STATED PROBLEM:
Among the lines below, keep only those from the one containing "# Far end: one" through the one containing "obj.parent = empty", and reproduce them exactly.

PROVIDED MATERIAL:
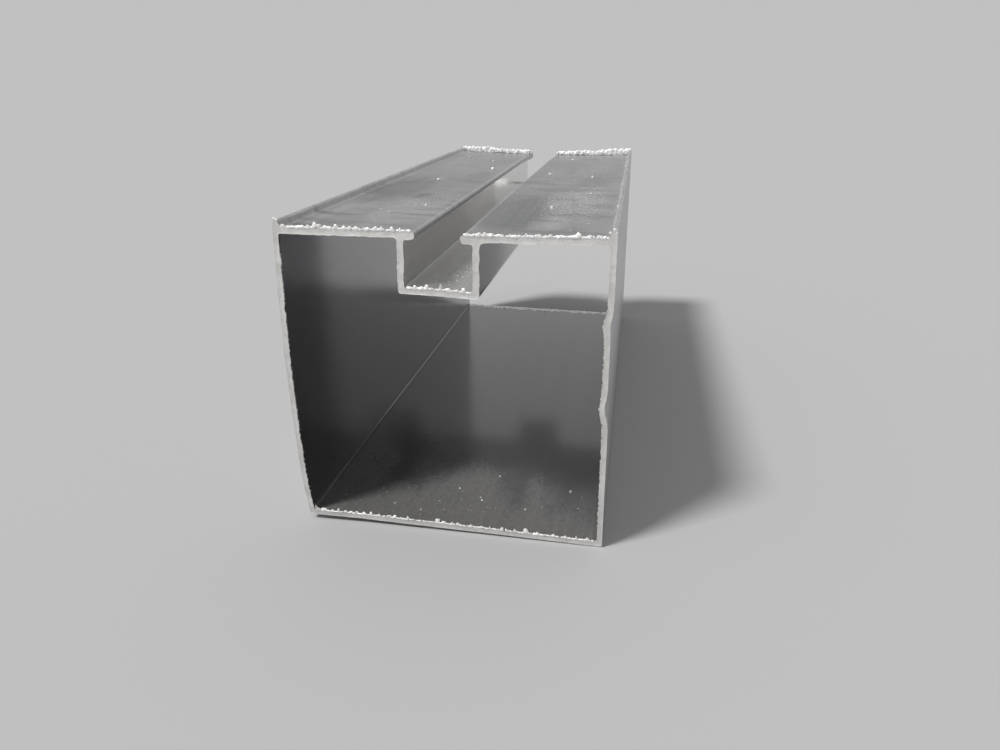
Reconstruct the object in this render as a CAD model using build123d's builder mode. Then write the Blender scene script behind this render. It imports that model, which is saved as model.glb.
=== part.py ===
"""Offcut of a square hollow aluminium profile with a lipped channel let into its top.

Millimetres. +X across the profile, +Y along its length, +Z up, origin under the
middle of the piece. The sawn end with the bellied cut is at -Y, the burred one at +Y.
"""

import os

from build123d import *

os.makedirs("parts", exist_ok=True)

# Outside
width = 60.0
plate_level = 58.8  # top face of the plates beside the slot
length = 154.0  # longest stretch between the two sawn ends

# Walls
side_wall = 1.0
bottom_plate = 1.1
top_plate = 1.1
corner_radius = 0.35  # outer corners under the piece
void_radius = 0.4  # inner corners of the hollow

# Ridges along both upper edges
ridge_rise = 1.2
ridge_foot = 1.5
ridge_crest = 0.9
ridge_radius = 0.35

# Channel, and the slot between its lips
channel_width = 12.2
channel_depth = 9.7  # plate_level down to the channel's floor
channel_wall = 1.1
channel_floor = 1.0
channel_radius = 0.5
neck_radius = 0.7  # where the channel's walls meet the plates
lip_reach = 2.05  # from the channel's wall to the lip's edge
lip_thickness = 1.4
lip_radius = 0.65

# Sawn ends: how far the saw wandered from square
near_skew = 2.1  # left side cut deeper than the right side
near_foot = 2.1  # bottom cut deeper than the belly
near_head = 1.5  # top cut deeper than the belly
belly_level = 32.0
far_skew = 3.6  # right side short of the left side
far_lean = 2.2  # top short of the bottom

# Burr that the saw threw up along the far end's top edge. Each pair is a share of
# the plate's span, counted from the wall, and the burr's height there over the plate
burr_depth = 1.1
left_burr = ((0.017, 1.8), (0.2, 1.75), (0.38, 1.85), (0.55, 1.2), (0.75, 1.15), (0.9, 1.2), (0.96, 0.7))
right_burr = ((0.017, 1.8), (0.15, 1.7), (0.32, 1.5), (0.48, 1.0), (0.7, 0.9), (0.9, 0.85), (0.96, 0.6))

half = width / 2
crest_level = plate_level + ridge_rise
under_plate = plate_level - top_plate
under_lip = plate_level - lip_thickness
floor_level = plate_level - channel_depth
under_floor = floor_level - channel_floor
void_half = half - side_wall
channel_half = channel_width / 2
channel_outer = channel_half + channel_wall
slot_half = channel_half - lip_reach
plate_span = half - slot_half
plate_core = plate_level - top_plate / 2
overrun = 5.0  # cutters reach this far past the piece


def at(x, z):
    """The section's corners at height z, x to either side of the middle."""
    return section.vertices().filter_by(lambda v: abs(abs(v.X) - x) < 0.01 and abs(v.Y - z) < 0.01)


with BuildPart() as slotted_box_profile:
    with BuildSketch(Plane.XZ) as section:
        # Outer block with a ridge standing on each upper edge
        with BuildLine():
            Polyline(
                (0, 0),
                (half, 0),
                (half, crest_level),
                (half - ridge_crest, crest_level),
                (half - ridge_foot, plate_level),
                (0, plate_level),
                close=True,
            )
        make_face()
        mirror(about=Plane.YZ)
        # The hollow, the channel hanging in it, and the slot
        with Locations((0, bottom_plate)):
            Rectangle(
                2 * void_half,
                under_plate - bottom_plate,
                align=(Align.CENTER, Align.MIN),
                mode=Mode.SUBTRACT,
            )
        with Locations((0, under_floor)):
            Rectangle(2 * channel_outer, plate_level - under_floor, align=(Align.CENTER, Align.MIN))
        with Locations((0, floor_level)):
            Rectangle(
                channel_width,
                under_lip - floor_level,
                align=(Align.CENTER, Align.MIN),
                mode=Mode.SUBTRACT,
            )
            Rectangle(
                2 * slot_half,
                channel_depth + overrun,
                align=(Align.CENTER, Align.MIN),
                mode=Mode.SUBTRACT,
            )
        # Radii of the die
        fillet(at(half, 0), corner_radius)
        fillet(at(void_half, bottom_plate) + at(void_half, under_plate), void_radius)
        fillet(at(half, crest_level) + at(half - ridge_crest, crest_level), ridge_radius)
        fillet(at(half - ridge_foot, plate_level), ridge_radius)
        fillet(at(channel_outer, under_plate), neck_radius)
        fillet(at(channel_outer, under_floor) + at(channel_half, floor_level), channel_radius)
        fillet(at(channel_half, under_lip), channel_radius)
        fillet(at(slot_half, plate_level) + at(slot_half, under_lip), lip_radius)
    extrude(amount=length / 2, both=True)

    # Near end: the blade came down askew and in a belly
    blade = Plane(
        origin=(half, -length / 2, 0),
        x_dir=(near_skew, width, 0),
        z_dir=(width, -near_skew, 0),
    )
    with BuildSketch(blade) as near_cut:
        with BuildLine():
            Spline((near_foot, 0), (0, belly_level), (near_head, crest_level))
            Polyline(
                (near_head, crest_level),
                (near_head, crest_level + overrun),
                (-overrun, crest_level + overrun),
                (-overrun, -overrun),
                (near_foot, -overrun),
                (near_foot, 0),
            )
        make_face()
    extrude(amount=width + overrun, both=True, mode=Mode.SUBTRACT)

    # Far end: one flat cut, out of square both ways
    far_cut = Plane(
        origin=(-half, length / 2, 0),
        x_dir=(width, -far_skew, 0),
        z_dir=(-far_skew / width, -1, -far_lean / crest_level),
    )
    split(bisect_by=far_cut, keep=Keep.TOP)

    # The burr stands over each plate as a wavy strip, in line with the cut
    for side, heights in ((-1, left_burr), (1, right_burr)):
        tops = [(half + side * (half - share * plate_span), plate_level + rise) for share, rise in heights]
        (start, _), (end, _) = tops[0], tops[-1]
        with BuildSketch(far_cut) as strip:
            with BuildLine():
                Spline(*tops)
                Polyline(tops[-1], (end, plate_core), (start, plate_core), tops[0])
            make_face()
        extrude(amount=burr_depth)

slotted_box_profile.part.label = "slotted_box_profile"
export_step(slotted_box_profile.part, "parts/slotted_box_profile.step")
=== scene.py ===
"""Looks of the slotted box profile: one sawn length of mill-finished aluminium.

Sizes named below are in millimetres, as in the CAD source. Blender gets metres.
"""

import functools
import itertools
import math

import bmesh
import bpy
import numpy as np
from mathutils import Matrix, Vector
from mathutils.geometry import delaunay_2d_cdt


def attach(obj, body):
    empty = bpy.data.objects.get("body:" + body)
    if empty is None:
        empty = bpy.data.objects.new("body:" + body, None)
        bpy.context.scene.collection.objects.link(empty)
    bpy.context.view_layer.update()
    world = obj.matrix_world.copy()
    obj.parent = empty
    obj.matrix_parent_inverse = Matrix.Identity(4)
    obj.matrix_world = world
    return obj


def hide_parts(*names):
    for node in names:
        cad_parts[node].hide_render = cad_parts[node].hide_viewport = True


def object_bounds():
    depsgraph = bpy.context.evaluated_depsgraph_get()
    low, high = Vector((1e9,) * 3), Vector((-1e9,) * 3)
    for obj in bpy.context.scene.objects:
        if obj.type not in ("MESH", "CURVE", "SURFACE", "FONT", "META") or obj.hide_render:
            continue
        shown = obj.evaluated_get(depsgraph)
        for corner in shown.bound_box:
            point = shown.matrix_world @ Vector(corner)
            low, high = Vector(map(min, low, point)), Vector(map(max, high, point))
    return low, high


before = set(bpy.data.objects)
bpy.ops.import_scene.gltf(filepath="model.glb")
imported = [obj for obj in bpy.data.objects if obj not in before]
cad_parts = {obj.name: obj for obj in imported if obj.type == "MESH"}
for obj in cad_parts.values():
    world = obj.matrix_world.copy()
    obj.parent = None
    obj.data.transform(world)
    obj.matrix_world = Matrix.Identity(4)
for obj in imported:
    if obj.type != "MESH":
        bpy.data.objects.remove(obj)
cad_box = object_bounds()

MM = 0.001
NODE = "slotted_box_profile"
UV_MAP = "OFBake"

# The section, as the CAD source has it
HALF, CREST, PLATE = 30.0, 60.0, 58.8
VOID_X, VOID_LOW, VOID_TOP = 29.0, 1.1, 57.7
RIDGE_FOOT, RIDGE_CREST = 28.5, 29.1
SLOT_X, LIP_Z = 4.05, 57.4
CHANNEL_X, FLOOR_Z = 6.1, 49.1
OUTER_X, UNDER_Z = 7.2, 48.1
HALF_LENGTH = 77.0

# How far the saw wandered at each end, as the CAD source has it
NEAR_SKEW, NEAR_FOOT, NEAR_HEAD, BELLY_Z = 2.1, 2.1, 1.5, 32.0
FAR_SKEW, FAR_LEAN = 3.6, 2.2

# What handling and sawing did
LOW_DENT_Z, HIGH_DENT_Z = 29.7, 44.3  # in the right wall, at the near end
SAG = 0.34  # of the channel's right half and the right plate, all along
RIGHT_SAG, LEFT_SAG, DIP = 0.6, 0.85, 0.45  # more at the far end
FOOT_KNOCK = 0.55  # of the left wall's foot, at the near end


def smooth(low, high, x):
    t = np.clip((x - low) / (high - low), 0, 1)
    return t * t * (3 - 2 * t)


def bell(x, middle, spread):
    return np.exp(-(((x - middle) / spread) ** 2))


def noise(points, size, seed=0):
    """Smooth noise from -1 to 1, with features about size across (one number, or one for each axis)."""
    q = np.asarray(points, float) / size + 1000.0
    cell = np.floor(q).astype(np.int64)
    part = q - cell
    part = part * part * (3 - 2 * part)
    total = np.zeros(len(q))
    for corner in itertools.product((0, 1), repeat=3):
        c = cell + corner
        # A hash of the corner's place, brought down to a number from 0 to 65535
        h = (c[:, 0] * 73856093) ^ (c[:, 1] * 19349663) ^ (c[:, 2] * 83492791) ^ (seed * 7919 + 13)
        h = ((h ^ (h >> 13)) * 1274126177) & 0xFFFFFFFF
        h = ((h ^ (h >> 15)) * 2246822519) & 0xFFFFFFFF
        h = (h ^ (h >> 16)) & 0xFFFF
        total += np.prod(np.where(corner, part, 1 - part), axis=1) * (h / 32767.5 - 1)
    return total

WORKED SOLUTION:
    # Far end: one flat cut, out of square both ways
    far_cut = Plane(
        origin=(-half, length / 2, 0),
        x_dir=(width, -far_skew, 0),
        z_dir=(-far_skew / width, -1, -far_lean / crest_level),
    )
    split(bisect_by=far_cut, keep=Keep.TOP)

    # The burr stands over each plate as a wavy strip, in line with the cut
    for side, heights in ((-1, left_burr), (1, right_burr)):
        tops = [(half + side * (half - share * plate_span), plate_level + rise) for share, rise in heights]
        (start, _), (end, _) = tops[0], tops[-1]
        with BuildSketch(far_cut) as strip:
            with BuildLine():
                Spline(*tops)
                Polyline(tops[-1], (end, plate_core), (start, plate_core), tops[0])
            make_face()
        extrude(amount=burr_depth)

slotted_box_profile.part.label = "slotted_box_profile"
export_step(slotted_box_profile.part, "parts/slotted_box_profile.step")
=== scene.py ===
"""Looks of the slotted box profile: one sawn length of mill-finished aluminium.

Sizes named below are in millimetres, as in the CAD source. Blender gets metres.
"""

import functools
import itertools
import math

import bmesh
import bpy
import numpy as np
from mathutils import Matrix, Vector
from mathutils.geometry import delaunay_2d_cdt


def attach(obj, body):
    empty = bpy.data.objects.get("body:" + body)
    if empty is None:
        empty = bpy.data.objects.new("body:" + body, None)
        bpy.context.scene.collection.objects.link(empty)
    bpy.context.view_layer.update()
    world = obj.matrix_world.copy()
    obj.parent = empty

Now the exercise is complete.